Harvard’s Asian American Christian Fellowship, which started in the 1990s, is one of the most active student groups on campus. You will also immediately know it if you are part of a historically orthodox church in a major metropolitan center like New York, San Francisco, Chicago, Boston or Los Angeles because your pews are probably filled with them. Like Lin, many Asian-American Christians have deep personal faith, but they are also, notably, almost never culture warriors. That is simply not what is emphasized in their churches and college Christian fellowships, including the one that played such a formative role in Lin’s life at Harvard.
In trying to explain why my Twitter and Facebook streams in the last week have become overrun with postings on Lin, I have struggled to convey to my friends the sense of connection. But it boils down to a welter of emotions from finally having someone I can relate to enter the public consciousness.
The last time I felt anything resembling this was Yao Ming’s first season for the Rockets. I experienced a similar mix of pinch-me-am-I-dreaming befuddlement and chest-thumping pride when I traveled to Houston to do an article on him and heard an arena crowd singing his name, on Chinese New Year, no less. And, yes, I followed Tebow’s extraordinary ride this season, in part because of his faith. More than anything, though, I found the fierce emotions he incited on both sides of the religious divide depressing.
The feelings the Lin phenomenon instill in me are orders of magnitude greater because he is an Asian-American, like me, whose parents were immigrants to this country, like mine. He grew up, like me, in the United States, speaking English; his Chinese, like mine, could use improvement. He went to my alma mater. And, yes, he is a Christian, too, but with a brand of faith, shaped by his background, that I can relate to much better than many I have seen in the public arena.

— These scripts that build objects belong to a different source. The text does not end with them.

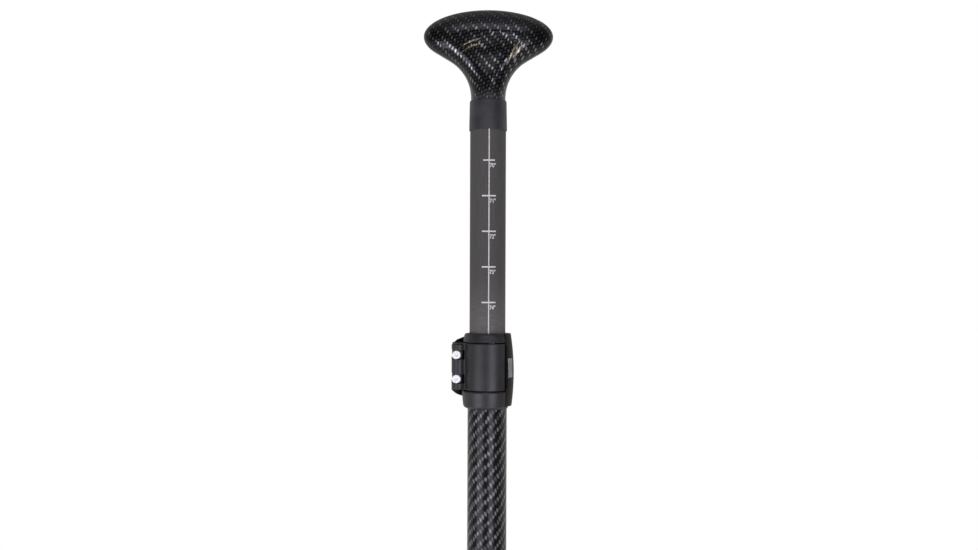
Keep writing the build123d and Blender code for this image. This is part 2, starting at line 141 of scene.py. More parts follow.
def add_world():
    """Dim studio that lights the object, and a pale backdrop to look at."""
    world = bpy.data.worlds.new("studio")
    bpy.context.scene.world = world
    world.use_nodes = True
    graph = Graph(world.node_tree)
    room = graph.add("ShaderNodeBackground")
    graph.put(room.inputs["Color"], graph.scaled(ROOM_TINT, room_brightness(graph)))
    backdrop = graph.add("ShaderNodeBackground")
    graph.put(backdrop.inputs["Color"], BACKDROP)
    mix = graph.add("ShaderNodeMixShader")
    graph.put(mix.inputs["Fac"], graph.add("ShaderNodeLightPath").outputs["Is Camera Ray"])
    graph.put(mix.inputs[1], room.outputs[0])
    graph.put(mix.inputs[2], backdrop.outputs[0])
    graph.put(graph.add("ShaderNodeOutputWorld").inputs["Surface"], mix.outputs[0])


# ------------------------------------------------------------------ node graphs

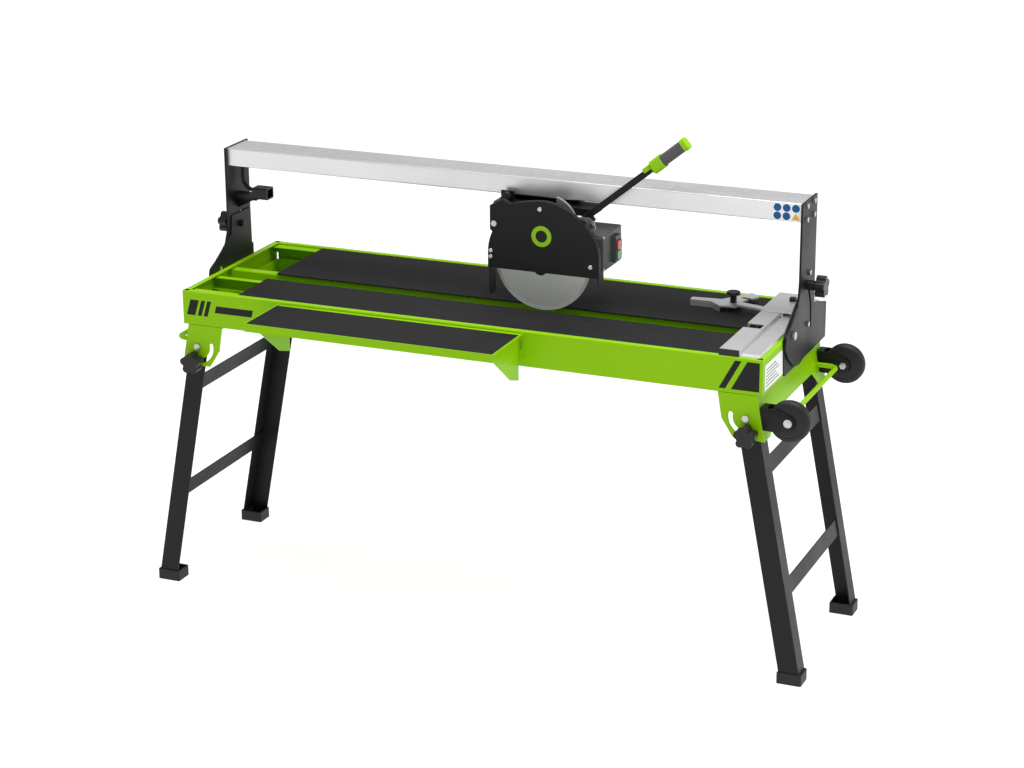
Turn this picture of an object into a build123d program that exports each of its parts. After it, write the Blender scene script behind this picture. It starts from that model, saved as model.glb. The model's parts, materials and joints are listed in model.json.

I first started following Lin closely in late 2009, when he was a senior and Harvard nearly pulled off an upset of Connecticut. Lin scored 30 points, and profiles of the Ivy League phenom began popping up regularly on Web sites.
I read that Jeremy’s father, Gie-Ming Lin, attended graduate school at Purdue and studied computer engineering but loved basketball and took his son to the local Y.M.C.A. to shoot hoops. It reminded me of my dad, who also came to the United States for graduate school in electrical engineering, and took my brother and me to the gym when we were young.
I read, too, that Lin endured racial taunts on the court, which brought me back to my middle school and high school years, hearing the same epithets, but on the soccer field.
I also read about his personal faith and the way he helped lead a small group for his Christian fellowship, harking back to the way I became a Christian in college, in part through some of these same small groups, in which we often wrestled with difficult questions deep into the night.
I like to think of my approach to faith as nuanced and not fitting easily into anyone’s standard boxes. I suspect Lin’s has to be as well.
Last season, I followed closely as Lin went undrafted but later signed with the Golden State Warriors. He played sparingly and was cut in December. He landed briefly in Houston but was cut again. Finally, he joined the Knicks but had mostly sat on the bench. Now he is suddenly the shining star of New York.
In the midst of his stellar run last week, I couldn’t help but reflect on Lin’s journey. A Bible verse that he has cited as a favorite came to mind, encouraging believers that “suffering produces character, and character produces hope, and hope does not disappoint us.”